Requirements: Reproduce all of the listing below without alteration.
──────
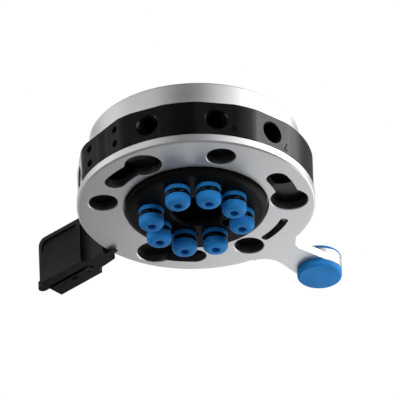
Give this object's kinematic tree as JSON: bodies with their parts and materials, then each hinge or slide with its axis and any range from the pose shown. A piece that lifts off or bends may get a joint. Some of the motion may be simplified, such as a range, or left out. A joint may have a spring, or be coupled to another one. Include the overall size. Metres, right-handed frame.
{
  "type": "robotic tool changer",
  "caption": "Hand-operated robot side of a tool changer: flange plate, round body with side air ports, keyhole lock ring with grip, air nozzles and a side electrical module.",
  "frame": {"origin": "centre of the robot mounting face of the flange plate, on the changer's axis", "axes": "+Z along the axis towards the robot, so the tool side faces -Z; +X towards the bare module flat; the electrical module stands at -80 degrees from +X"},
  "size_m": [0.1322, 0.1378, 0.0486],
  "materials": {
    "satin_aluminium": "fine turned, satin",
    "turned_aluminium": "fine turned, satin, clear anodised",
    "black_anodised": "black anodised, satin",
    "black_plastic": "fine grained",
    "blue_plastic": "smooth, low sheen",
    "seal_rubber": "matt",
    "steel": "bright",
    "black_steel": "blackened",
    "bearing_plastic": "smooth"
  },
  "bodies": {
    "changer_body": {"flange_plate": "satin_aluminium", "robot_dowel": "steel", "body_ring": "black_anodised", "body_screws": "steel", "slide_bushing": "bearing_plastic", "stop_pin": "steel", "centre_plate": "black_anodised", "centre_plate_screws": "steel", "passage_seals": "seal_rubber", "air_nozzle_1": "blue_plastic", "air_nozzle_2": "blue_plastic", "air_nozzle_3": "blue_plastic", "air_nozzle_4": "blue_plastic", "air_nozzle_5": "blue_plastic", "air_nozzle_6": "blue_plastic", "air_nozzle_7": "blue_plastic", "air_nozzle_8": "blue_plastic", "nozzle_o_rings": "seal_rubber", "module_housing": "black_plastic", "module_screws": "steel", "module_cover": "black_plastic", "module_cover_screw": "black_steel"},
    "lock_ring_body": {"lock_ring": "turned_aluminium", "grip_cap_lower": "blue_plastic", "grip_cap_upper": "blue_plastic", "grip_screw": "steel"}
  },
  "joints": [
    {"name": "lock_ring_turn", "type": "hinge", "parent": "changer_body", "child": "lock_ring_body", "pos_m": [0, 0, -0.03125], "axis": [0, 0, 1], "range_deg": [-23.2, 0]}
  ]
}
──────
Exercise answer:
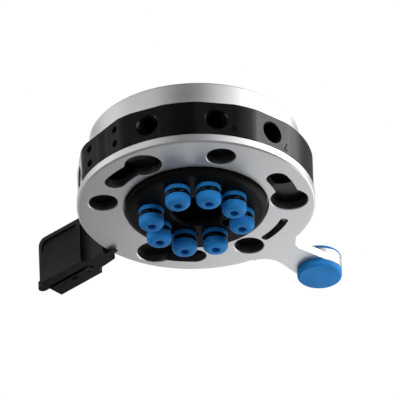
Give this object's kinematic tree as JSON: bodies with their parts and materials, then each hinge or slide with its axis and any range from the pose shown. A piece that lifts off or bends may get a joint. Some of the motion may be simplified, such as a range, or left out. A joint may have a spring, or be coupled to another one. Include the overall size. Metres, right-handed frame.
{
  "type": "robotic tool changer",
  "caption": "Hand-operated robot side of a tool changer: flange plate, round body with side air ports, keyhole lock ring with grip, air nozzles and a side electrical module.",
  "frame": {"origin": "centre of the robot mounting face of the flange plate, on the changer's axis", "axes": "+Z along the axis towards the robot, so the tool side faces -Z; +X towards the bare module flat; the electrical module stands at -80 degrees from +X"},
  "size_m": [0.1322, 0.1378, 0.0486],
  "materials": {
    "satin_aluminium": "fine turned, satin",
    "turned_aluminium": "fine turned, satin, clear anodised",
    "black_anodised": "black anodised, satin",
    "black_plastic": "fine grained",
    "blue_plastic": "smooth, low sheen",
    "seal_rubber": "matt",
    "steel": "bright",
    "black_steel": "blackened",
    "bearing_plastic": "smooth"
  },
  "bodies": {
    "changer_body": {"flange_plate": "satin_aluminium", "robot_dowel": "steel", "body_ring": "black_anodised", "body_screws": "steel", "slide_bushing": "bearing_plastic", "stop_pin": "steel", "centre_plate": "black_anodised", "centre_plate_screws": "steel", "passage_seals": "seal_rubber", "air_nozzle_1": "blue_plastic", "air_nozzle_2": "blue_plastic", "air_nozzle_3": "blue_plastic", "air_nozzle_4": "blue_plastic", "air_nozzle_5": "blue_plastic", "air_nozzle_6": "blue_plastic", "air_nozzle_7": "blue_plastic", "air_nozzle_8": "blue_plastic", "nozzle_o_rings": "seal_rubber", "module_housing": "black_plastic", "module_screws": "steel", "module_cover": "black_plastic", "module_cover_screw": "black_steel"},
    "lock_ring_body": {"lock_ring": "turned_aluminium", "grip_cap_lower": "blue_plastic", "grip_cap_upper": "blue_plastic", "grip_screw": "steel"}
  },
  "joints": [
    {"name": "lock_ring_turn", "type": "hinge", "parent": "changer_body", "child": "lock_ring_body", "pos_m": [0, 0, -0.03125], "axis": [0, 0, 1], "range_deg": [-23.2, 0]}
  ]
}